The Court went to find that the situation at hand was one where the Trust had been used by the Respondent as a body through which he performed his business.
The provisions of the Trust Deed held that the Trustees were the Respondent and his brother, the founder being their father, who himself made a minimal contribution to the Trust, and the capital beneficiaries are any children of the Respondent. The Appellant was listed as an income beneficiary.
The beneficiaries were only to receive benefits from the Trust at a date to be decided upon by the Trustees, and the Respondent had the ability to remove his brother as co-Trustee and replace him with another person and was able to modify the Trust provisions with the consent of his brother, following his father’s death.
Even with the above provisions showing control, the provisions went further, giving the Trustees free discretion to use the Trust assets and income as they wished. The deed provisions even provided for the Respondent to be compensated for his duties as Trustee, creating a source of income for the Respondent.
The Appellant lead evidence which clearly showed that that not only did the Respondent largely not consult with his brother as co-Trustee in managing the Trust, he made little distinction between his own assets and that of the Trust.
The Court therefore found the Respondent to be in full control of the Trust, and that all Trust assets were vested in the Respondent.

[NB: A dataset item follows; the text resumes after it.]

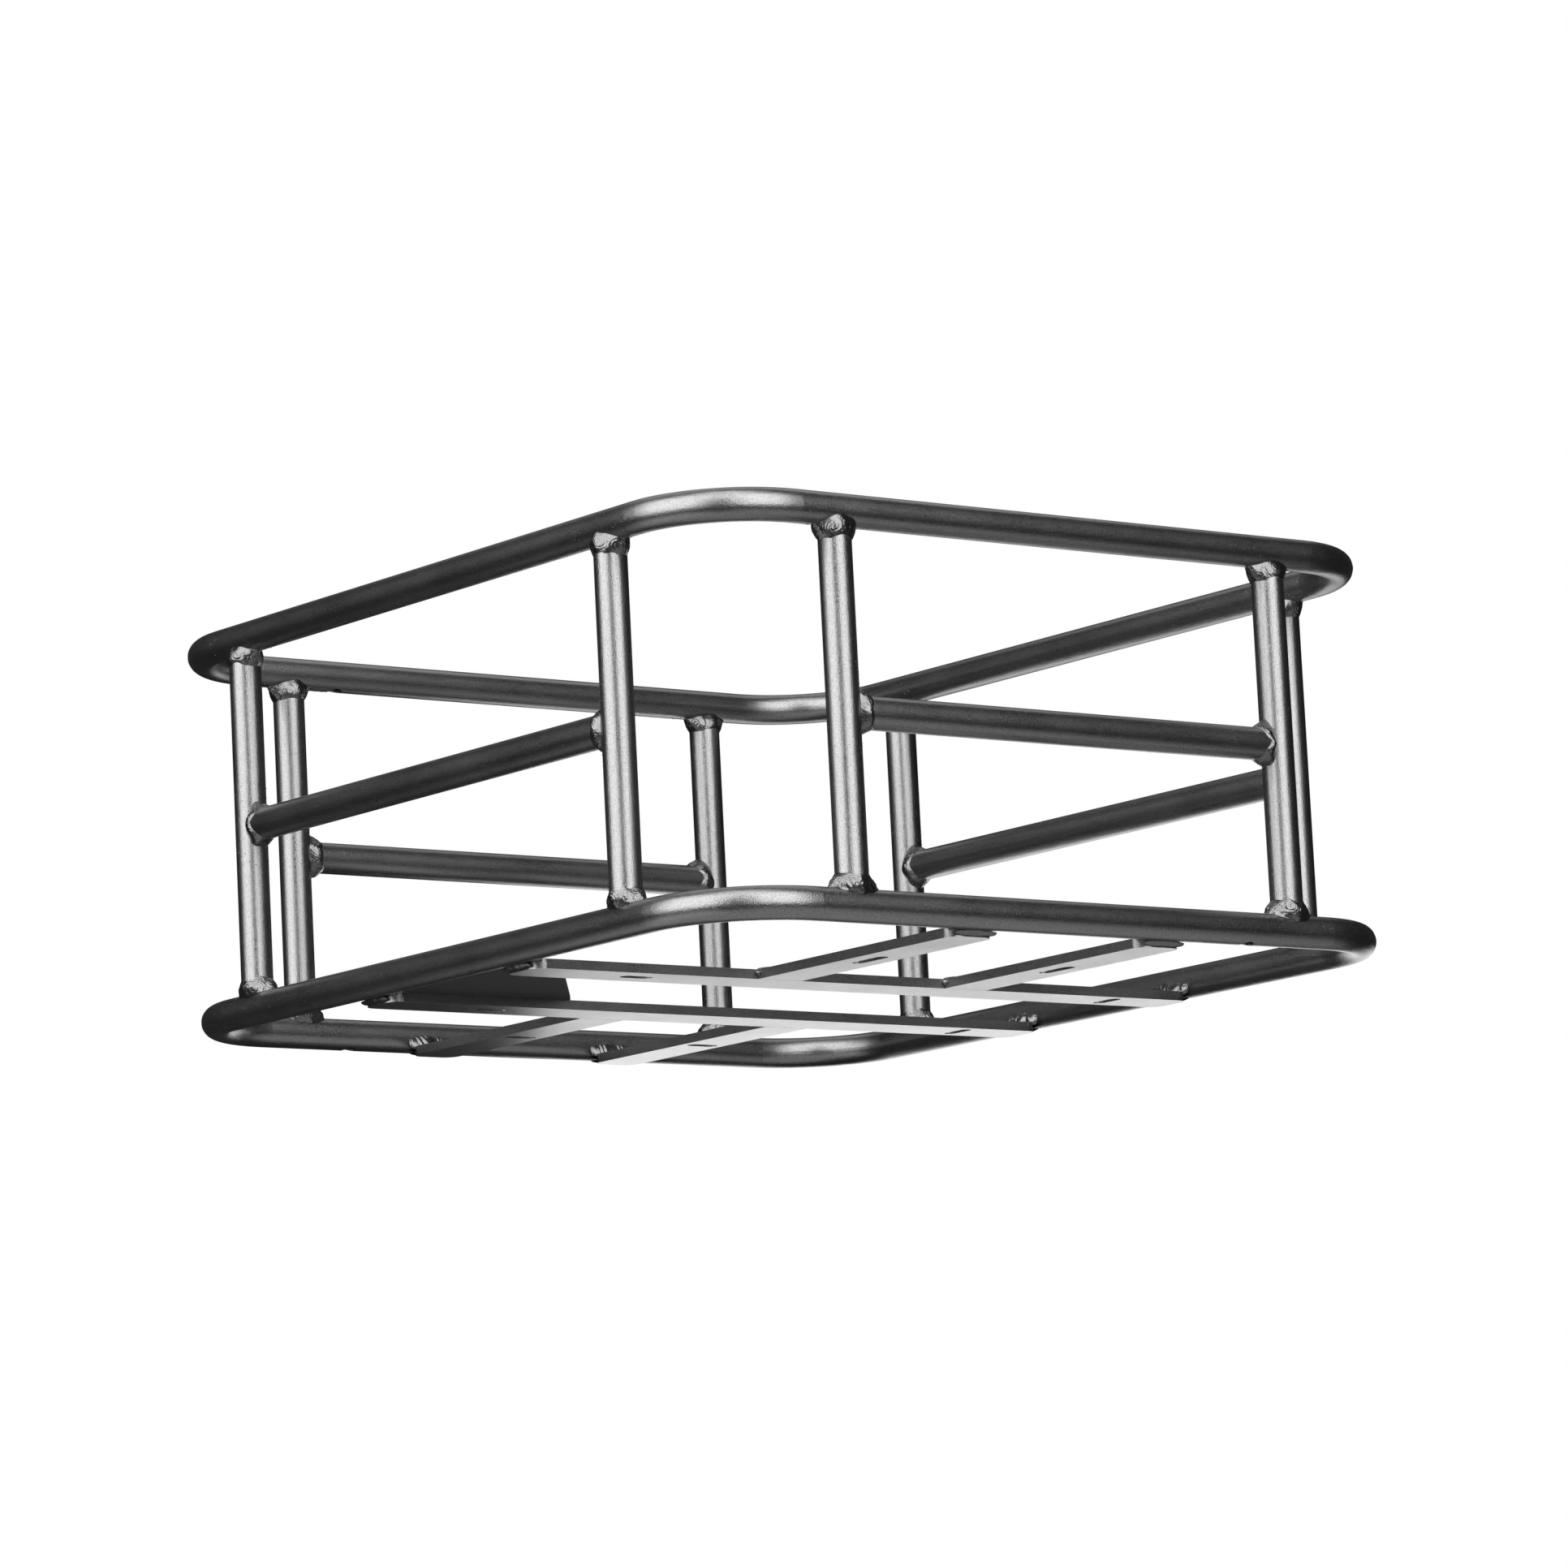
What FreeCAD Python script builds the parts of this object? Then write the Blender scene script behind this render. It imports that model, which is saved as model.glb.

The Appeal Court therefore came to the conclusion that the Trust assets should have been considered in the redistribution, and added to the Respondent’s estate, and the trial Court had erred in not doing so.
The Appeal Court opined that a further error had been held in the trial Court considering the Parties to have begun from a base of zero, where the Respondent did, though it was not in his name, bring a working farm and the necessary movable to provide an income from said farm, into the marriage, allowing them to build their estates and the Trust.
The Court therefore determined that a completely new evaluation must be held to come to a just and fair ruling.
Given that the Trust would be included, but the Respondent had brought the farm and his business acumen into the marriage, meant that it would not have been appropriate to provide the Appellant with 50% of the Trust assets.
That said, the Appellant now had primary residence over the Minor Children as well, and the Respondent had recently purchased another farm, and still stood to inherit the farm of Trust A.
The Court found that a just Order would be that the Respondent be ordered to pay to the Appellant the sum of R1 250 000,00.
This amount was discerned by taking the total of the net assets of the Parties’ and Trust’s estates, calculating a percentage which the Court considered to be just and equitable for the Appellant’s contribution to the joint estate, and thereafter deducting what she already possesses.
From this case to be seen as an Alter Ego, a Trust must fall under the whole, and sole factual and legal control of that spouse, that he had contributed to that Trust, and were it not for the Trust, those assets, would form part of his estate.
This case established the principle that where a Trust is used as an alter ego of one of the spouses, particularly to shield assets from an accrual claim, the Court has the power to include those assets in the accrual calculation to conclude a just and equitable outcome.
This principle has been seen and applied in further cases such as RP v DP 2014 (6) SA 243 (ECP) and MM v JM 2014 (4) SA 384 (KZP).